Police believe it is unlikely any earthquake survivors will be found in the collapsed Canterbury Television building. About 100 people are believed to be inside.
The building in central Christchurch is one of many severely damaged after the 6.3-magnitude quake struck at 12.51pm on Tuesday, killing at least 75 people and causing widespread destruction.
Police on Wednesday said they were preparing for the recovery phase.
Police say an urban search and rescue team believes it would not be possible for people to survive in the fire-blackened ruins. Rescuers now need to need to concentrate their resources elsewhere in areas where survivors are more likely to be found.
However on Wednesday evening another search and rescue team arrived at the Canterbury Television building, boosting the number there to about 15.
The building it lit up with floodlights and a tow truck has arrived to pull away damaged cars.
Superintendent Dave Cliff says there are a number of estimates of how many people remain inside the building, ranging from 80 to more than 100.
Operation commander Inspector Dave Lawrie sent his condolences to all families of people trapped inside building, many of whom were from overseas.
A number of Japanese students are believed to have been at an English-language school on the third floor.
Previously, it was reported that 15 people had been rescued, but this was later found to be incorrect.
Police say there has been no sign of life from underneath the rubble of the Cathedral, where about 22 people are thought to be trapped.
A curfew will be imposed in the central business district from 6.30pm on Wednesay until 6.30am on Thursday to protect the public from any buildings which may collapse.
Work continues at Pyne Gould site
Efforts to find quake survivors are continuing at the destroyed Pyne Gould building, where rescuers say they have reason to believe people are still alive.
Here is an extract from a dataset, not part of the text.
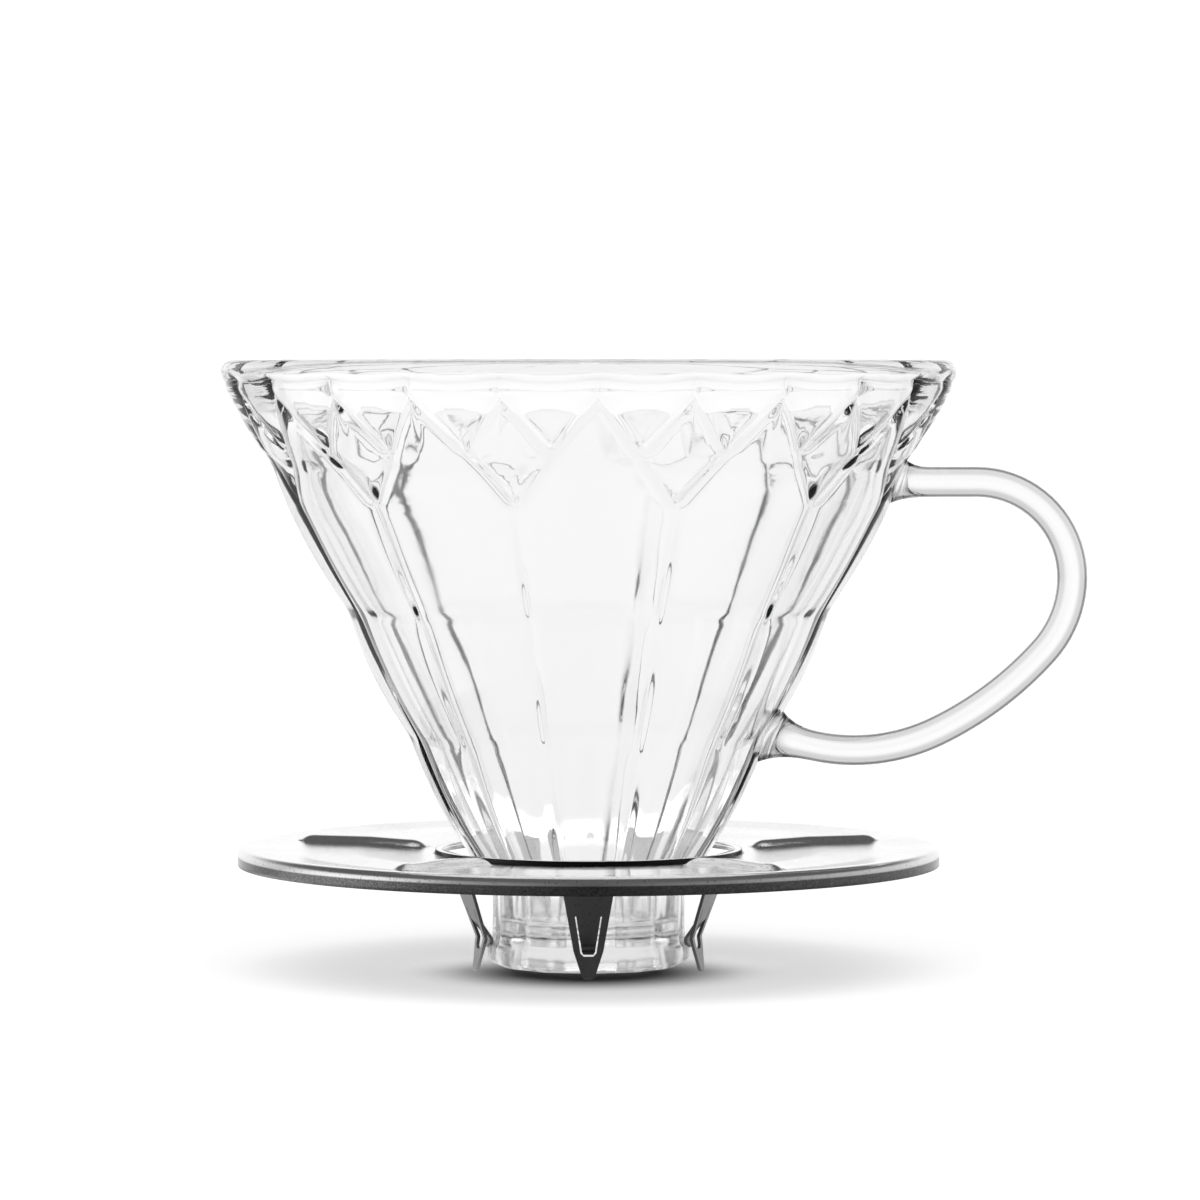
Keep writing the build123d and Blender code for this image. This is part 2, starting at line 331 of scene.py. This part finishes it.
def segment_distance(x, y, x0, y0, x1, y1):
    """Distance from points to a straight crease."""
    along_x, along_y = x1 - x0, y1 - y0
    t = np.clip(((x - x0) * along_x + (y - y0) * along_y) / (along_x ** 2 + along_y ** 2), 0, 1)
    return np.hypot(x - x0 - t * along_x, y - y0 - t * along_y)


def crease_distance(angle, z):
    """Distance along the wall to the nearest crease, for a folded angle of 0 to 15 degrees."""
    scale = np.radians(1) * base_radius(z)
    x = angle * scale
    y = z * SLANT
    half, corner, crest = HALF_STEP * scale, CORNER_ANGLE * scale, 0 * scale
    apex_y, corner_y, nick_y, bead_y = (level * SLANT for level in (APEX_Z, CORNER_Z, NICK_Z, BEAD_FOOT_Z))
    return np.minimum.reduce([
        segment_distance(x, y, half, BELOW_GLASS, half, apex_y),
        segment_distance(x, y, half, apex_y, corner, corner_y),
        segment_distance(x, y, corner, corner_y, half, nick_y),
        segment_distance(x, y, corner, corner_y, crest, nick_y),
        segment_distance(x, y, half, nick_y, half, bead_y),
        segment_distance(x, y, crest, nick_y, crest, bead_y),
    ])


def rounded(distance, rounding):
    """The distance with its sharp start rounded off."""
    return np.sqrt(distance ** 2 + rounding ** 2) - rounding


def pillow(angle, z, rounding):
    """Depth of the facets' curve below their middles, as a negative distance."""
    distance = rounded(crease_distance(angle, z), rounding)
    flute_width = FLUTE_SPAN * np.radians(HALF_STEP) * base_radius(np.maximum(z, SHOULDER_Z))
    width = flute_width + (CUT_SPAN - flute_width) * smoothstep(*SPAN_CHANGE, z)
    return -pillow_depth(z) * (1 - np.clip(distance / width, 0, 1)) ** 2


def groove(angle, z):
    """Depth of the cut along the creases, as a negative distance."""
    depth, width = groove_size(z)
    distance = rounded(crease_distance(angle, z), GROOVE_BOTTOM_R)
    return -depth * (1 - np.clip(distance / width, 0, 1)) ** GROOVE_CURVE


def outer_relief(folded, z):
    """Whole relief of the outside at folded angles and heights."""
    return pillow(folded, z, OUTER_ROUNDING) + groove(folded, z)


def outer_radius(angle, z):
    """Outside radius of the wall at an angle in degrees from the handle, for fitting the handle's feet."""
    turned = (angle - PATTERN_TURN) % (2 * HALF_STEP)
    folded = min(turned, 2 * HALF_STEP - turned)
    return float(base_radius(z) + swell(z) + outer_relief(np.array(folded), np.array(z)))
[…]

Police are still trying to confirm the numbers trapped in what was a four-storey building, but hopes of finding survivors are fading on Wednesday night.
Urban search and rescue taskforce leader Paul Burns said on Wednesday night that there had been no signs of life from the building for several hours.
He says rescue teams will work through the night to see whether they can find more survivors, and even though hope is fading they are not giving up.
Rescuers spoke to a woman trapped in the building who spent Tuesday night under a chair and doesn't appear to have been injured.
Overnight on Tuesday, 48 people were pulled alive from quake-smashed buildings - including a baby in the arms of its mother, who had been hit by rubble.
Another person was rescued from the Pyne Gould building on Wednesday morning.
Hotel Grand Chancellor at risk
The Hotel Grand Chancellor is said to be at significant risk of collapse and has been evacuated.
Structural engineer Jade Kirk believes the building has been irreparably damaged. The hotel was displaced by half a metre in the quake and has dropped by 1 metre on one side.
Mr Kirk says the damage to the building is clearly visible and if the building falls, it could bring others down with it.
A two-block radius has been cleared around the hotel.
No-fly zone so rescuers can hear better
Superintendent Russell Gibson says hundreds of rescue workers are going from building to building, systematically checking for survivors, focusing on places they are getting texts and tapping noises from.
Civil Defence has imposed a no-fly zone over the city centre so that any cries or noises can be heard more readily.
Superintendent Gibson says they are having to ignore trapped dead bodies in order to focus on buildings from which noises have been heard.
He says some people have escaped with barely a scratch, while limbs have had to be amputated from others in order to free them.